>> start Supplied information
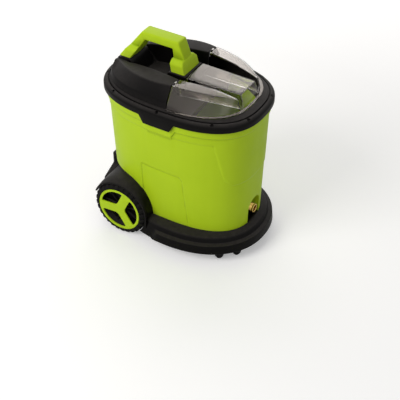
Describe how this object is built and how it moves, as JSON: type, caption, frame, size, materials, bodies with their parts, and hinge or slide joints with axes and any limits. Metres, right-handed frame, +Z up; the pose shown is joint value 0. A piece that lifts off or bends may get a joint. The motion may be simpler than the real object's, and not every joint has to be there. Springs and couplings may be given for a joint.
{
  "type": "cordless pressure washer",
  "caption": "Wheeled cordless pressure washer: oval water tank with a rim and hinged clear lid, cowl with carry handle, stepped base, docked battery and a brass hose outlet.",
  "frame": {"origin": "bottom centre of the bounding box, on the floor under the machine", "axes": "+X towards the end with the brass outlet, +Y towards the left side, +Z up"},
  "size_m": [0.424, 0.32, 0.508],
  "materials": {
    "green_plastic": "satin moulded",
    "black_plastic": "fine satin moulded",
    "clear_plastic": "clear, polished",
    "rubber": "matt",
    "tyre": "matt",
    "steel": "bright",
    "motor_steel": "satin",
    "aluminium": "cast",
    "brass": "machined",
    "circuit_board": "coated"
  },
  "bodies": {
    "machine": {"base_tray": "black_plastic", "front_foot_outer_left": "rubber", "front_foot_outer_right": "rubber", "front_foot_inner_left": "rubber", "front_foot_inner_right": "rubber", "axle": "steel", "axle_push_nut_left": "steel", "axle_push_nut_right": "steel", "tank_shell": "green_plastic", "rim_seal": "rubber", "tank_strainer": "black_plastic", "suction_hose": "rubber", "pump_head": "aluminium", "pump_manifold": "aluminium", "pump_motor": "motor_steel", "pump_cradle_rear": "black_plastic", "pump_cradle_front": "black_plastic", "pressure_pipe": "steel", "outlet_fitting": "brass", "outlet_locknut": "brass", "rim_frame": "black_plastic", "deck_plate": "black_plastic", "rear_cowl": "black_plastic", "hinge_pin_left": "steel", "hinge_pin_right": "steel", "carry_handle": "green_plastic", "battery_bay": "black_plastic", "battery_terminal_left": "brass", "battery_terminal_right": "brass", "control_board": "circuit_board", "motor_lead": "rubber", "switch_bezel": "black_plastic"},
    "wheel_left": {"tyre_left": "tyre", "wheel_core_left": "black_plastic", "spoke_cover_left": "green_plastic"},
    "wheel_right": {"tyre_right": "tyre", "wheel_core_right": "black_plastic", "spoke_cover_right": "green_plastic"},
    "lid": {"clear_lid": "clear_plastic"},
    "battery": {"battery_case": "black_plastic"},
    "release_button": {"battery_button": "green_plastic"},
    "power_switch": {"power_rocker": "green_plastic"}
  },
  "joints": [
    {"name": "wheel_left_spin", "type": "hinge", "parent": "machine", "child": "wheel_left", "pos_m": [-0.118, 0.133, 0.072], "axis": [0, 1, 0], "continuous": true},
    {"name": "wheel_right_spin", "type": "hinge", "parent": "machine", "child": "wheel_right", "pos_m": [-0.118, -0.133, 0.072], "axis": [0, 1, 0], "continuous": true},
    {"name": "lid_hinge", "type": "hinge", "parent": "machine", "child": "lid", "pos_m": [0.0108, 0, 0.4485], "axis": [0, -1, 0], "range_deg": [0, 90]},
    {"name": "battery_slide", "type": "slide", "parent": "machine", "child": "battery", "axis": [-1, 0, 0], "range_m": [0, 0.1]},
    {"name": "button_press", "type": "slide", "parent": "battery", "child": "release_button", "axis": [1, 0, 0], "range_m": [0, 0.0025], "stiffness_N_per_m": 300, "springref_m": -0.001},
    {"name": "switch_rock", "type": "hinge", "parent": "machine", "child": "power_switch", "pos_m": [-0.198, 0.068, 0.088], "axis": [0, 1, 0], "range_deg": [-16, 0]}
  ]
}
>> end Supplied information
* _Exercise goal_:
Pull out every line in the material above where "joints" occurs.

* _Result_:
Describe how this object is built and how it moves, as JSON: type, caption, frame, size, materials, bodies with their parts, and hinge or slide joints with axes and any limits. Metres, right-handed frame, +Z up; the pose shown is joint value 0. A piece that lifts off or bends may get a joint. The motion may be simpler than the real object's, and not every joint has to be there. Springs and couplings may be given for a joint.
  "joints": [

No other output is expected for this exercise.